Kiriyenko emphasized that the tender “is not an agreement reached at the level of governments,” this is a decision dictated by business logic.
“Private businesses - an association of private industrial companies and banks that united in a certain pool and ordered the plant - invest their money,” he said. “For instance, for me it is very important when decisions are made with business logic.”
“Hanhikivi 1 nuclear power plant is of great interest for us, as the plant will be constructed under 3+ new generation project,” Kiriyenko said. “The construction of Russia’s nuclear power plant with post-Fukushima security systems in an EU member-state is a very important for us decision.”
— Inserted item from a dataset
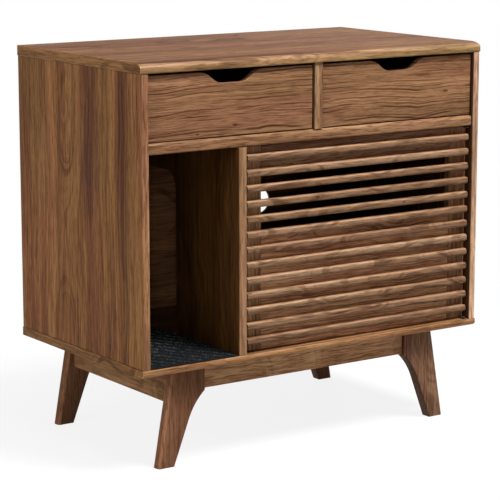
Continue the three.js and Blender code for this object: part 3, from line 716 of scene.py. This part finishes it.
# %% One screw head
CROSS_REACH = 0.6  # share of the radius that the cross takes
CROSS_FLOOR = 0.2  # share of the dome's height that is left in it
CROSS_TOP = 0.95  # height of the four quarters between its arms
PROFILE = ((0.16, CROSS_TOP), (0.34, CROSS_TOP), (0.52, CROSS_TOP), (0.8, 0.6), (0.96, 0.22), (1.0, 0.0))


def screw_master(radius, dome, steps=24):
    shape = bmesh.new()
    middle = shape.verts.new((0, 0, dome * 0.25))
    rings = []
    for share, height in PROFILE:
        ring = []
        for i in range(steps):
            a = 2 * math.pi * i / steps
            in_cross = abs(math.cos(2 * a)) > 0.8 and share < CROSS_REACH
            spot = (radius * share * math.cos(a), radius * share * math.sin(a))
            ring.append(shape.verts.new((*spot, dome * (CROSS_FLOOR if in_cross else height))))
        rings.append(ring)
    for i in range(steps):
        shape.faces.new((middle, rings[0][i], rings[0][(i + 1) % steps]))
        for inner, outer in zip(rings, rings[1:]):
            shape.faces.new((inner[i], outer[i], outer[(i + 1) % steps], inner[(i + 1) % steps]))
    shape.faces.new(list(reversed(rings[-1])))
    bmesh.ops.recalc_face_normals(shape, faces=shape.faces)
    return drawn_mesh(shape, "screw_master")


print("screw head:", len(screw_master(0.003, 0.0009).polygons), "faces")

# %% [markdown]
# ### A group of screws
# Each group has its places as loose points, a direction in which its heads look, and a seed for how far
# each is turned. The tree aims the head first and spins it about its own axis after that.

# %% A group of screws
def screws(name, spots, facing, finish, body, radius=0.003, dome=0.0009):
    master = bpy.data.objects.new("screw", screw_master(radius, dome))
    points = bpy.data.meshes.new("spots")
    points.from_pydata(spots, [], [])
    recipe = Recipe("screw_row", Screw=master, Facing=tuple(map(float, facing)), Seed=11,
                    Finish=finishes[finish])
    angle = recipe.node("FunctionNodeRandomValue", {"data_type": "FLOAT"},
                        {2: 0.0, 3: math.pi, "Seed": recipe.given("Seed")}, 1)
    spin = recipe.node("FunctionNodeAxisAngleToRotation", {}, {"Axis": (0, 0, 1), "Angle": angle})
    aim = recipe.node("FunctionNodeAlignRotationToVector", {"axis": "Z"},
                      {"Vector": recipe.given("Facing")})
    turn = recipe.node("FunctionNodeRotateRotation", {"rotation_space": "LOCAL"},
                       {"Rotation": aim, "Rotate By": spin})
    head = recipe.node("GeometryNodeObjectInfo", {}, {"Object": recipe.given("Screw")}, "Geometry")
    recipe.close(recipe.node("GeometryNodeInstanceOnPoints", {},
                             {"Points": recipe.given("Geometry"), "Instance": head, "Rotation": turn}))
    piece = placed(recipe.run(points), name, finishes[finish], body, angle=35)
    bpy.data.objects.remove(master)
    print(piece.name, len(spots))


print("groups of screws can be made")

# %% [markdown]
# ### Screws of the slides
# Each drawer slide is a channel on the cabinet and a smaller one on the drawer box. Three screws go through
# the web of each, and their heads stand on the web's inner face, one sheet's thickness from its outer one.

# %% Screws of the slides
sheet = 0.0015  # thickness of the channels' steel
for drawer in ("left_drawer", "right_drawer"):
    for side, way in (("left", 1), ("right", -1)):
        low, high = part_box(f"{drawer}_{side}_cabinet_slide")
        web = (low.x if way == 1 else high.x) + way * sheet
        rows = [(web, low.y + step, (low.z + high.z) / 2) for step in (0.02, 0.16, 0.31)]
        screws(f"{drawer}_{side}_cabinet_screws", rows, (way, 0, 0), "zinc_plate", "cabinet")
        low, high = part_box(f"{drawer}_{side}_box_slide")
        web = (high.x if way == 1 else low.x) - way * sheet
        rows = [(web, low.y + step, (low.z + high.z) / 2) for step in (0.03, 0.17, 0.32)]
        screws(f"{drawer}_{side}_box_screws", rows, (-way, 0, 0), "zinc_plate", drawer)

# %% [markdown]
# ### Screws of the catch and the pivots
# The catch hangs under the drawer shelf on two screws from below, its strike plate has one in the middle,
# and each pivot plate has two, in the top or bottom edge of the door. The smaller heads are flatter, as
# screws for thin plate are.

# %% Screws of the catch and the pivots
small_radius, flat_dome, low_dome = 0.0026, 0.0002, 0.0003
low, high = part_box("magnetic_catch")
spots = [(low.x + share * (high.x - low.x), (low.y + high.y) / 2, low.z) for share in (0.17, 0.83)]
screws("catch_screws", spots, (0, 0, -1), "zinc_plate", "cabinet")
low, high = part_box("catch_strike")
middle = ((low.x + high.x) / 2, high.y, (low.z + high.z) / 2)
screws("strike_screw", [middle], (0, 1, 0), "zinc_plate", "door", small_radius, flat_dome)
plate_edges = {"upper_pivot_plate": (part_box("door_top_rail")[1].z, 1),
               "lower_pivot_plate": (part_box("door_lower_panel")[0].z, -1)}
for plate, (edge, way) in plate_edges.items():
    low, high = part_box(plate)
    spots = [(low.x + step, high.y - 0.0045, edge) for step in (0.006, 0.018)]
    screws(plate + "_screws", spots, (0, 0, way), "dark_steel", "door", small_radius, low_dome)

# %% [markdown]
# ## The entry mat
# The mat on the floor of the entry bay catches litter from the cat's paws. It is a charcoal mat of looped
# yarn on a thin rubber back, with a few paler loops in it and faint slanting ribs. Fur or hair would be too
# soft for it. Each loop is a short bent tube, and a tree sets thousands of them on a grid, each a little
# moved and turned, and lower in the valleys of the ribs.

# %% Finish of the mat
mat_low, mat_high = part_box("entry_mat")
rib_pitch = 0.022  # from rib to rib
RIB_X, RIB_Y = 0.864, 0.503  # direction across the ribs


def yarn():
    f = Finish("mat_yarn")
    x, y, z = f.place()
    spot = f.node("ShaderNodeCombineXYZ", {}, {0: x, 1: y * 0.5, 2: 0.0})
    cell = f.node("ShaderNodeTexVoronoi", {}, {"Vector": spot, "Scale": 330.0}, "Color")
    chance = f.node("ShaderNodeSeparateColor", {}, {0: cell})
    fuzz = f.noise(x * 3000.0, y * 3000.0, z * 3000.0, 2.0)
    # painted highlight on the loop tips and painted shade at their roots, by height
    painted_tip_light = f.smooth(z, mat_low.z + 0.0028, mat_high.z)
    # painted shade in the valleys of the ribs
    rib = f.sine((x * RIB_X + y * RIB_Y) * (2 * math.pi / rib_pitch))
    # painted light that lifts the pile towards the back, where it lies in shade
    painted_back_light = f.smooth(y, -0.2, 0.0)
    tone = painted_tip_light * 0.35 + chance * 0.5 + fuzz * 0.15 + rib * 0.07 + painted_back_light * 0.2 - 0.04
    color = f.ramp(tone, [(0.25, linear("161718")), (0.5, linear("212325")), (0.7, linear("3b3f41")),
                          (0.85, linear("6e7274"))])
    return f.finish(color, 0.85 + fuzz * 0.1, fuzz, 0.0002, Specular_IOR_Level=0.1)


finishes["mat_yarn"] = yarn()
finishes["mat_rubber"] = moulded("mat_rubber", linear("161718"), 0.8, 0.1)
print("finishes of the mat: 2")

# %% [markdown]
# ### The mat's rubber back
# The back is the CAD slab pressed down to a little under half its height, so that it keeps the outline and
# the rounded corners, and leaves room for the loops above it.

# %% The rubber back
back_share = 0.45
shape = bmesh.new()
shape.from_mesh(nodes["entry_mat"].data)
bmesh.ops.remove_doubles(shape, verts=shape.verts, dist=SAME_CORNER)
for vertex in shape.verts:
    vertex.co.z = mat_low.z + (vertex.co.z - mat_low.z) * back_share
settle(shape, "mat_backing", finishes["mat_rubber"], "cabinet", ["entry_mat"])
print("mat:", [round(v * 1000) for v in mat_high - mat_low], "mm")

# %% [markdown]
# ### One loop of yarn
# A loop is half a ring of thick yarn that stands on the back. Thousands are seen at once and from far away,
# so a tube of three sides and four steps is enough.

# %% One loop of yarn
def loop_master(span, height, thick, steps=4, sides=3):
    shape = bmesh.new()
    rings = []
    for i in range(steps + 1):
        a = math.pi * i / steps
        core = Vector((-span / 2 * math.cos(a), 0, (height - thick) * math.sin(a)))
        out = Vector((-math.cos(a), 0, math.sin(a)))
        rings.append([shape.verts.new(core + (out * math.cos(b) + Vector((0, math.sin(b), 0))) * thick)
                      for b in (2 * math.pi * j / sides for j in range(sides))])
    for first, second in zip(rings, rings[1:]):
        for j in range(sides):
            k = (j + 1) % sides
            shape.faces.new((first[j], second[j], second[k], first[k]))
    shape.faces.new(rings[0])
    shape.faces.new(list(reversed(rings[-1])))
    bmesh.ops.recalc_face_normals(shape, faces=shape.faces)
    return drawn_mesh(shape, "loop_master")


pile_foot = mat_low.z + 0.0019  # just inside the rubber back
loop = loop_master(0.0026, mat_high.z - pile_foot, 0.00075)
print("loop:", len(loop.polygons), "faces")

# %% [markdown]
# ### The pile
# The tree spreads a grid of points over the back, moves each by up to half a millimetre, and sets a loop on
# it, turned by chance. The loops are lower in the valleys between the slanting ribs.

# %% The pile
margin, loop_pitch = 0.004, 0.0036
wide, deep = mat_high.x - mat_low.x - 2 * margin, mat_high.y - mat_low.y - 2 * margin
pile = Recipe("mat_pile", Width=wide, Depth=deep, Columns=int(wide / loop_pitch),
              Rows=int(deep / loop_pitch), Ribs=rib_pitch, Seed=5, Finish=finishes["mat_yarn"])
grid = pile.node("GeometryNodeMeshGrid", {}, {"Size X": pile.given("Width"), "Size Y": pile.given("Depth"),
                                             "Vertices X": pile.given("Columns"),
                                             "Vertices Y": pile.given("Rows")})
stray = pile.node("FunctionNodeRandomValue", {"data_type": "FLOAT_VECTOR"},
                  {0: (-0.0005, -0.0005, 0), 1: (0.0005, 0.0005, 0), "Seed": pile.given("Seed")})
moved = pile.node("GeometryNodeSetPosition", {}, {"Geometry": grid, "Offset": stray})
x, y, z = pile.split(pile.node("GeometryNodeInputPosition", {}, {}))
wave = pile.sine((x * RIB_X + y * RIB_Y) * (2 * math.pi) / pile.given("Ribs"))
chance = pile.node("FunctionNodeRandomValue", {"data_type": "FLOAT"},
                   {2: 0.86, 3: 1.0, "Seed": pile.given("Seed")}, 1)
size = pile.node("ShaderNodeCombineXYZ", {}, {0: 1.0, 1: 1.0, 2: chance * (0.82 + wave * 0.18)})
twist = pile.node("FunctionNodeRandomValue", {"data_type": "FLOAT_VECTOR"},
                  {0: (0, 0, -0.5), 1: (0, 0, 0.5), "Seed": pile.given("Seed")})
pile.close(pile.node("GeometryNodeInstanceOnPoints", {},
                     {"Points": moved, "Instance": pile.given("Geometry"), "Rotation": twist,
                      "Scale": size}))
mesh = pile.run(loop)
centre = (mat_low + mat_high) / 2
mesh.transform(Matrix.Translation((centre.x, centre.y, pile_foot)))
loops = placed(mesh, "mat_loops", finishes["mat_yarn"], "cabinet", angle=60)
print("loops:", len(loops.data.polygons) // len(loop.polygons), "faces:", len(loops.data.polygons))

# %% [markdown]
# ## The studio
# The photograph is a cut-out on pure white, as if lit by large soft lights from above and in front: the
# left side is darker and the inside almost black. The same comes from a few wide area lamps. The floor is
# white to the camera, but it keeps part of its true shade near the cabinet, so the shadow stays.

# %% Floor
def floor_finish():
    f = Finish("studio_floor")
    x, y, z = f.place()
    seen = f.unlit()
    far = f.smooth((x * x + y * y) ** 0.5, 0.5, 1.6)
    share = seen * (0.86 + far * 0.14)
    white = f.node("ShaderNodeEmission", {}, {"Color": (1, 1, 1, 1), "Strength": 1.0})
    matt = f.node("ShaderNodeBsdfDiffuse", {}, {"Color": f.mix(seen, (0.42, 0.42, 0.42, 1), (1, 1, 1, 1))})
    both = f.node("ShaderNodeMixShader", {}, {0: share, 1: matt, 2: white})
    f.tree.links.new(both.socket, f.tree.nodes["Material Output"].inputs["Surface"])
    return f.material


reach = 30
mesh = bpy.data.meshes.new("floor")
mesh.from_pydata([(-reach, -reach, 0), (reach, -reach, 0), (reach, reach, 0), (-reach, reach, 0)], [],
                 [(0, 1, 2, 3)])
mesh.materials.append(floor_finish())
floor = bpy.data.objects.new("floor", mesh)
bpy.context.scene.collection.objects.link(floor)
print("floor:", 2 * reach, "m wide")

# %% [markdown]
# ### The sky
# Light comes from all round the studio too, but weakly. The camera and what mirrors see the same sky as
# pure white, so the white background lights the wood only through its faint sheen.

# %% Sky
world = bpy.data.worlds.new("sky")
bpy.context.scene.world = world
world.use_nodes = True
sky = Sheet(world.node_tree)
sky_level = 0.14
glow = sky.node("ShaderNodeBackground", {}, {"Color": (1, 1, 1, 1), "Strength": sky_level})
bright = sky.node("ShaderNodeBackground", {}, {"Color": (1, 1, 1, 1), "Strength": 1.0})
pick = sky.node("ShaderNodeMixShader", {}, {0: sky.unlit(), 1: glow, 2: bright})
sky.tree.links.new(pick.socket, sky.tree.nodes["World Output"].inputs["Surface"])
print("sky level:", sky_level)

# %% [markdown]
# ### The lamps
# A large lamp high in front gives the slats their bright upper edges, one above lifts the top, and a weak
# one lights the left side, which stays darker than the front. One low behind keeps the back from going
# black. A narrow soft spot from straight below the camera reaches into the entry bay, as light from a
# white room would.

# %% Lamps
def hung(light, place, aim):
    holder = bpy.data.objects.new(light.name, light)
    holder.location = place
    holder.rotation_euler = (Vector(aim) - holder.location).to_track_quat("-Z", "Y").to_euler()
    bpy.context.scene.collection.objects.link(holder)
    return holder


def lamp(name, place, aim, size, power):
    light = bpy.data.lights.new(name, "AREA")
    light.shape, light.size, light.energy = "DISK", size, power
    hung(light, place, aim).visible_camera = False


lamp("key_lamp", (1.0, -2.3, 4.7), (0, 0, 0.45), 1.8, 315)
lamp("top_lamp", (-0.4, -0.9, 4.2), (0, 0, 0.5), 2.2, 45)
lamp("side_lamp", (-4.0, -1.0, 1.6), (0, 0, 0.3), 2.2, 56)
lamp("back_lamp", (2.4, 3.4, 0.36), (0, 0, 0.4), 0.7, 60)

beam = bpy.data.lights.new("bay_lamp", "SPOT")
beam.energy, beam.shadow_soft_size = 90, 0.08
beam.spot_size, beam.spot_blend = math.radians(5.6), 0.6
hung(beam, (-2.33, -3.35, 0.78), (-0.285, -0.228, 0.4))

# %% [markdown]
# ## Colours as given
# The colours are shown plainly, as they were given.

# %% Colours as given
bpy.context.scene.view_settings.view_transform = "Standard"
On December 21, Finland’s nuclear power company Fennovoima and Russia’s Rusatom Overseas, Rosatom’s subsidiary, signed a contract to build Hanhikivi 1. The plant will be built with Russian technologies in northern Finland.
The construction will begin no earlier than in 2015 and the plant will start generating electric power in 2024. The project’s cost had not been made public officially. But according to the Finnish media, the project is estimated at €6.5 billion. Of them €1.6 billion will be invested by Fennovoima and the rest — by Rosatom.
Rosatom’s TVEL fuel company has already concluded a contract worth over €450 million to supply nuclear fuel to Finland’s yet-to-be nuclear power plant.
Moreover, a contract on fuel supplies for the first fueling of Hanhikivi 1 and the plant’s operation for ten years with possible extension was signed.